• [Task to complete] Reproduce each of the lines word for word.

-*-*-

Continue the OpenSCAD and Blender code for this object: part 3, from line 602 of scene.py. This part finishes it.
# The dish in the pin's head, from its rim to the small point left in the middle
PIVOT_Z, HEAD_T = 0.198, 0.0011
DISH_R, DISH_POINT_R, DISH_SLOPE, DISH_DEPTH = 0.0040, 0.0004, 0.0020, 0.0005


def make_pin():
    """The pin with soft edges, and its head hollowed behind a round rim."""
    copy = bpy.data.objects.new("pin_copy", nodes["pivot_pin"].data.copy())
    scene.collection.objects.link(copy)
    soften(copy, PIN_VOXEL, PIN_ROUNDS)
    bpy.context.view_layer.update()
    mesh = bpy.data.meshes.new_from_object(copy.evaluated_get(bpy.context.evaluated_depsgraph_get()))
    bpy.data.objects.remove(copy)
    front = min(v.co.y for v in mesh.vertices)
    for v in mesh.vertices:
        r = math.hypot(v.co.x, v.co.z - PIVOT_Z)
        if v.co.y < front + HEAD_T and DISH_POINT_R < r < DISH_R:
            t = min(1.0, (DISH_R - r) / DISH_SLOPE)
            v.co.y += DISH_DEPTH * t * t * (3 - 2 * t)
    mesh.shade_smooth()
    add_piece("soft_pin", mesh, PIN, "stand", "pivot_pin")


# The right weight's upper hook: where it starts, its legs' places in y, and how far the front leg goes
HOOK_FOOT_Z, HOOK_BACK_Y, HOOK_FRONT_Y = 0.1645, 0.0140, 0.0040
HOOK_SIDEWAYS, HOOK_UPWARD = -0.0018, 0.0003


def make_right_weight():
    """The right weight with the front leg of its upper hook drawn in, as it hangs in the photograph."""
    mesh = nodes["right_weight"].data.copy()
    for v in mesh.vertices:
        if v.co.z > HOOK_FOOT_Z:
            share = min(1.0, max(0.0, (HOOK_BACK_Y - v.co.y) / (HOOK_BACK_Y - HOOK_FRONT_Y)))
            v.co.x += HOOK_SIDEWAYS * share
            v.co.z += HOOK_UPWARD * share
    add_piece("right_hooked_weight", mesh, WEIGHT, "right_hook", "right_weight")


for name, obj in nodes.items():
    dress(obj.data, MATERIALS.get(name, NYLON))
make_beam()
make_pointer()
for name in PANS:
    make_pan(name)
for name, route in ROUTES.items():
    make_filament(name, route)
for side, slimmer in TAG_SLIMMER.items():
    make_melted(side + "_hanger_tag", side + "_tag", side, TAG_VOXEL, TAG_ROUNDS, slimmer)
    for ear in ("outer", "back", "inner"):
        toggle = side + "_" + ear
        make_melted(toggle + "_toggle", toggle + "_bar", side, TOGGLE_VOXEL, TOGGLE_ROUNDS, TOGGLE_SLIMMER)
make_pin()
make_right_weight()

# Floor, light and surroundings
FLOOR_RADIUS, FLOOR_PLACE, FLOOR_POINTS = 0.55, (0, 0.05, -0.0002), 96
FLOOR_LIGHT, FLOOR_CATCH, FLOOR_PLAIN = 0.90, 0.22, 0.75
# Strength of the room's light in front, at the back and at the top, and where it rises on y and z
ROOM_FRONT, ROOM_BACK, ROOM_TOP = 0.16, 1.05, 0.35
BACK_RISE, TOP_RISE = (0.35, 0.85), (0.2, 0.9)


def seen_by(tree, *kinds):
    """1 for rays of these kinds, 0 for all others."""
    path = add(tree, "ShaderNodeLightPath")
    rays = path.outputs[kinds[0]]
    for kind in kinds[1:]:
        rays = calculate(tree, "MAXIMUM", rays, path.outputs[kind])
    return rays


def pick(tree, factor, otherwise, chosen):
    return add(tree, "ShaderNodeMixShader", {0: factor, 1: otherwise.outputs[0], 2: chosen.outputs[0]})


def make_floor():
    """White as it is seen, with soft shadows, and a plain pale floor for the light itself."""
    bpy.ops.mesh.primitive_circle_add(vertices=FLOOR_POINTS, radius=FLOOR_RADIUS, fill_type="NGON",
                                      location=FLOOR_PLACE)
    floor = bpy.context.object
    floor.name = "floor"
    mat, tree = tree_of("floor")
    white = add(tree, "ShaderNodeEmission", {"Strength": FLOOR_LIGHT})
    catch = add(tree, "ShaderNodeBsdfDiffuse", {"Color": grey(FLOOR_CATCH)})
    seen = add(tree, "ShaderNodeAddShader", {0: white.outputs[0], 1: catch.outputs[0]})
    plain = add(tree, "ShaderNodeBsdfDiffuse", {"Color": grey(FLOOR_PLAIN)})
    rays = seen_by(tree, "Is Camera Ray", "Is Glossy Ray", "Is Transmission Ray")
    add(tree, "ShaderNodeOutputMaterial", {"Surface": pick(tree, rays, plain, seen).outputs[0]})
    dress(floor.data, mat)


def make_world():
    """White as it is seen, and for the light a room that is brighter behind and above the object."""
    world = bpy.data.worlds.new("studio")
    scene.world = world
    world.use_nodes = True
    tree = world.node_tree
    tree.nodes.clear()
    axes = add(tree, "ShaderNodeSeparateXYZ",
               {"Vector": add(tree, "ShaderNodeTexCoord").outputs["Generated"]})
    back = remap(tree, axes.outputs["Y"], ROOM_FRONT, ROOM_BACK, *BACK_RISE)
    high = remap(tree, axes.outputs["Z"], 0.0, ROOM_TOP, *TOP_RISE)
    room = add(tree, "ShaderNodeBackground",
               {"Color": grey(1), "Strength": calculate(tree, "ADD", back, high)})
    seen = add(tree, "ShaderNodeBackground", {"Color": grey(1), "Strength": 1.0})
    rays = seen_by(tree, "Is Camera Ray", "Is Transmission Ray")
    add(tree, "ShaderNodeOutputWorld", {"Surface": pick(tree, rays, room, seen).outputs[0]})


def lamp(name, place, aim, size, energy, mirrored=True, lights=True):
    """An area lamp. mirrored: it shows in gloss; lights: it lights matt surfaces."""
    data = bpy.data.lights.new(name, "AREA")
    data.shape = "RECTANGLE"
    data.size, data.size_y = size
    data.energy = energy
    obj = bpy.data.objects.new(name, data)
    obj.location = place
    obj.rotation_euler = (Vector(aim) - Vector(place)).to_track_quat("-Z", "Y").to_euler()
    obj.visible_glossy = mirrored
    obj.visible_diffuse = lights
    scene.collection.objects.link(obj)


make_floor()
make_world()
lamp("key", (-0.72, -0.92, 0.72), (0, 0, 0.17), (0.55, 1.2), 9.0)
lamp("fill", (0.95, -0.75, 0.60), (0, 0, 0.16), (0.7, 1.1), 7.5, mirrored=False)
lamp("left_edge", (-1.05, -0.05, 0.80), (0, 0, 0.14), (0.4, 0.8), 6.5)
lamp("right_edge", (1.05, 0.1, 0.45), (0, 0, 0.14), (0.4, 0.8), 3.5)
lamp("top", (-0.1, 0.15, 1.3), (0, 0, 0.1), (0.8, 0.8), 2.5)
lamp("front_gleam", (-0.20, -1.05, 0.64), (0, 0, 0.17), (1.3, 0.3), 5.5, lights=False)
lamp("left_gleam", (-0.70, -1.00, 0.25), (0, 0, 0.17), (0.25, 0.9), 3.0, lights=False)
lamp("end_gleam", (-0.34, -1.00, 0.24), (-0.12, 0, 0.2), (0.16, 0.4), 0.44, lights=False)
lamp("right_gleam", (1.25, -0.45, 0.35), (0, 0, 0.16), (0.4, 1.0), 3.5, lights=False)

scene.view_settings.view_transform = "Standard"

-*-*-

• [Full solution]
Continue the OpenSCAD and Blender code for this object: part 3, from line 602 of scene.py. This part finishes it.
# The dish in the pin's head, from its rim to the small point left in the middle
PIVOT_Z, HEAD_T = 0.198, 0.0011
DISH_R, DISH_POINT_R, DISH_SLOPE, DISH_DEPTH = 0.0040, 0.0004, 0.0020, 0.0005


def make_pin():
    """The pin with soft edges, and its head hollowed behind a round rim."""
    copy = bpy.data.objects.new("pin_copy", nodes["pivot_pin"].data.copy())
    scene.collection.objects.link(copy)
    soften(copy, PIN_VOXEL, PIN_ROUNDS)
    bpy.context.view_layer.update()
    mesh = bpy.data.meshes.new_from_object(copy.evaluated_get(bpy.context.evaluated_depsgraph_get()))
    bpy.data.objects.remove(copy)
    front = min(v.co.y for v in mesh.vertices)
    for v in mesh.vertices:
        r = math.hypot(v.co.x, v.co.z - PIVOT_Z)
        if v.co.y < front + HEAD_T and DISH_POINT_R < r < DISH_R:
            t = min(1.0, (DISH_R - r) / DISH_SLOPE)
            v.co.y += DISH_DEPTH * t * t * (3 - 2 * t)
    mesh.shade_smooth()
    add_piece("soft_pin", mesh, PIN, "stand", "pivot_pin")


# The right weight's upper hook: where it starts, its legs' places in y, and how far the front leg goes
HOOK_FOOT_Z, HOOK_BACK_Y, HOOK_FRONT_Y = 0.1645, 0.0140, 0.0040
HOOK_SIDEWAYS, HOOK_UPWARD = -0.0018, 0.0003


def make_right_weight():
    """The right weight with the front leg of its upper hook drawn in, as it hangs in the photograph."""
    mesh = nodes["right_weight"].data.copy()
    for v in mesh.vertices:
        if v.co.z > HOOK_FOOT_Z:
            share = min(1.0, max(0.0, (HOOK_BACK_Y - v.co.y) / (HOOK_BACK_Y - HOOK_FRONT_Y)))
            v.co.x += HOOK_SIDEWAYS * share
            v.co.z += HOOK_UPWARD * share
    add_piece("right_hooked_weight", mesh, WEIGHT, "right_hook", "right_weight")


for name, obj in nodes.items():
    dress(obj.data, MATERIALS.get(name, NYLON))
make_beam()
make_pointer()
for name in PANS:
    make_pan(name)
for name, route in ROUTES.items():
    make_filament(name, route)
for side, slimmer in TAG_SLIMMER.items():
    make_melted(side + "_hanger_tag", side + "_tag", side, TAG_VOXEL, TAG_ROUNDS, slimmer)
    for ear in ("outer", "back", "inner"):
        toggle = side + "_" + ear
        make_melted(toggle + "_toggle", toggle + "_bar", side, TOGGLE_VOXEL, TOGGLE_ROUNDS, TOGGLE_SLIMMER)
make_pin()
make_right_weight()

# Floor, light and surroundings
FLOOR_RADIUS, FLOOR_PLACE, FLOOR_POINTS = 0.55, (0, 0.05, -0.0002), 96
FLOOR_LIGHT, FLOOR_CATCH, FLOOR_PLAIN = 0.90, 0.22, 0.75
# Strength of the room's light in front, at the back and at the top, and where it rises on y and z
ROOM_FRONT, ROOM_BACK, ROOM_TOP = 0.16, 1.05, 0.35
BACK_RISE, TOP_RISE = (0.35, 0.85), (0.2, 0.9)


def seen_by(tree, *kinds):
    """1 for rays of these kinds, 0 for all others."""
    path = add(tree, "ShaderNodeLightPath")
    rays = path.outputs[kinds[0]]
    for kind in kinds[1:]:
        rays = calculate(tree, "MAXIMUM", rays, path.outputs[kind])
    return rays


def pick(tree, factor, otherwise, chosen):
    return add(tree, "ShaderNodeMixShader", {0: factor, 1: otherwise.outputs[0], 2: chosen.outputs[0]})


def make_floor():
    """White as it is seen, with soft shadows, and a plain pale floor for the light itself."""
    bpy.ops.mesh.primitive_circle_add(vertices=FLOOR_POINTS, radius=FLOOR_RADIUS, fill_type="NGON",
                                      location=FLOOR_PLACE)
    floor = bpy.context.object
    floor.name = "floor"
    mat, tree = tree_of("floor")
    white = add(tree, "ShaderNodeEmission", {"Strength": FLOOR_LIGHT})
    catch = add(tree, "ShaderNodeBsdfDiffuse", {"Color": grey(FLOOR_CATCH)})
    seen = add(tree, "ShaderNodeAddShader", {0: white.outputs[0], 1: catch.outputs[0]})
    plain = add(tree, "ShaderNodeBsdfDiffuse", {"Color": grey(FLOOR_PLAIN)})
    rays = seen_by(tree, "Is Camera Ray", "Is Glossy Ray", "Is Transmission Ray")
    add(tree, "ShaderNodeOutputMaterial", {"Surface": pick(tree, rays, plain, seen).outputs[0]})
    dress(floor.data, mat)


def make_world():
    """White as it is seen, and for the light a room that is brighter behind and above the object."""
    world = bpy.data.worlds.new("studio")
    scene.world = world
    world.use_nodes = True
    tree = world.node_tree
    tree.nodes.clear()
    axes = add(tree, "ShaderNodeSeparateXYZ",
               {"Vector": add(tree, "ShaderNodeTexCoord").outputs["Generated"]})
    back = remap(tree, axes.outputs["Y"], ROOM_FRONT, ROOM_BACK, *BACK_RISE)
    high = remap(tree, axes.outputs["Z"], 0.0, ROOM_TOP, *TOP_RISE)
    room = add(tree, "ShaderNodeBackground",
               {"Color": grey(1), "Strength": calculate(tree, "ADD", back, high)})
    seen = add(tree, "ShaderNodeBackground", {"Color": grey(1), "Strength": 1.0})
    rays = seen_by(tree, "Is Camera Ray", "Is Transmission Ray")
    add(tree, "ShaderNodeOutputWorld", {"Surface": pick(tree, rays, room, seen).outputs[0]})


def lamp(name, place, aim, size, energy, mirrored=True, lights=True):
    """An area lamp. mirrored: it shows in gloss; lights: it lights matt surfaces."""
    data = bpy.data.lights.new(name, "AREA")
    data.shape = "RECTANGLE"
    data.size, data.size_y = size
    data.energy = energy
    obj = bpy.data.objects.new(name, data)
    obj.location = place
    obj.rotation_euler = (Vector(aim) - Vector(place)).to_track_quat("-Z", "Y").to_euler()
    obj.visible_glossy = mirrored
    obj.visible_diffuse = lights
    scene.collection.objects.link(obj)


make_floor()
make_world()
lamp("key", (-0.72, -0.92, 0.72), (0, 0, 0.17), (0.55, 1.2), 9.0)
lamp("fill", (0.95, -0.75, 0.60), (0, 0, 0.16), (0.7, 1.1), 7.5, mirrored=False)
lamp("left_edge", (-1.05, -0.05, 0.80), (0, 0, 0.14), (0.4, 0.8), 6.5)
lamp("right_edge", (1.05, 0.1, 0.45), (0, 0, 0.14), (0.4, 0.8), 3.5)
lamp("top", (-0.1, 0.15, 1.3), (0, 0, 0.1), (0.8, 0.8), 2.5)
lamp("front_gleam", (-0.20, -1.05, 0.64), (0, 0, 0.17), (1.3, 0.3), 5.5, lights=False)
lamp("left_gleam", (-0.70, -1.00, 0.25), (0, 0, 0.17), (0.25, 0.9), 3.0, lights=False)
lamp("end_gleam", (-0.34, -1.00, 0.24), (-0.12, 0, 0.2), (0.16, 0.4), 0.44, lights=False)
lamp("right_gleam", (1.25, -0.45, 0.35), (0, 0, 0.16), (0.4, 1.0), 3.5, lights=False)

scene.view_settings.view_transform = "Standard"